Reading 3 - Rom 4:14-17

"For if those who live by law are heirs, faith has no value and the promise is worthless, because law brings wrath. And where there is no law there is no transgression. Therefore, the promise comes by faith, so that it may be by grace and may be guaranteed to all Abraham's offspring-- not only to those who are of the law but also to those who are of the faith of Abraham. He is the father of us all. As it is written: 'I have made you a father of many nations' [Gen 17:5]. He is our father in the sight of God, in whom he believed -- the God who gives life to the dead and calls things that are not as though they were" (Rom 4:14-17).
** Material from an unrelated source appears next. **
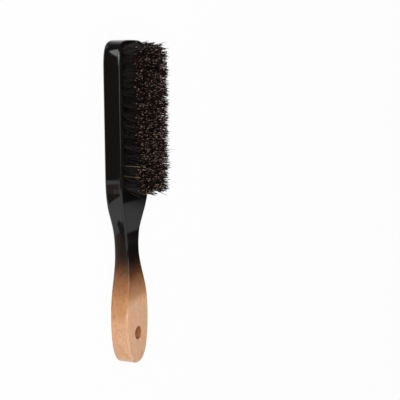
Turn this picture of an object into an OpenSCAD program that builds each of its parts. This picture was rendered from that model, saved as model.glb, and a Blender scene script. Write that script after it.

"If life is earned by keeping the law, neither promise nor faith enter in... By law comes knowledge of sin and consciousness of guilt and liability to punishment. Under law, sinning man comes under wrath. And man cannot keep the law; so law works wrath upon all. Therefore the apostle concludes, 'For this cause it is of faith, that it may be according to grace.' Because of the impossibility of it being by law, if the promise and the inheritance are received at all, it must be by grace, operative through faith. And so it is. And so the promise is secure to all the seed; secure alike to the believing Jew, the seed who lived under the law, and the believing Gentile. This is involved in the promise that Abraham was made the father of MANY nations. If inheritance were of law, he could only be the father of those under law. Since law could give no title, the promise then would not be 'sure' to any. But the purpose of God, who made the promise, is sure. Abraham is appointed the father of many nations by God; in the sight of God -- 'before God' -- he was such then. 'I have made thee a father', said God to him, when there was as yet no seed, and Abraham and Sarah were old. But God, who could, and did, quicken 'dead' but believing Abraham and Sarah, so that a child was born of her past age, called those things which then had no existence as though they already had come into being (v 17)" (John Carter, "Romans").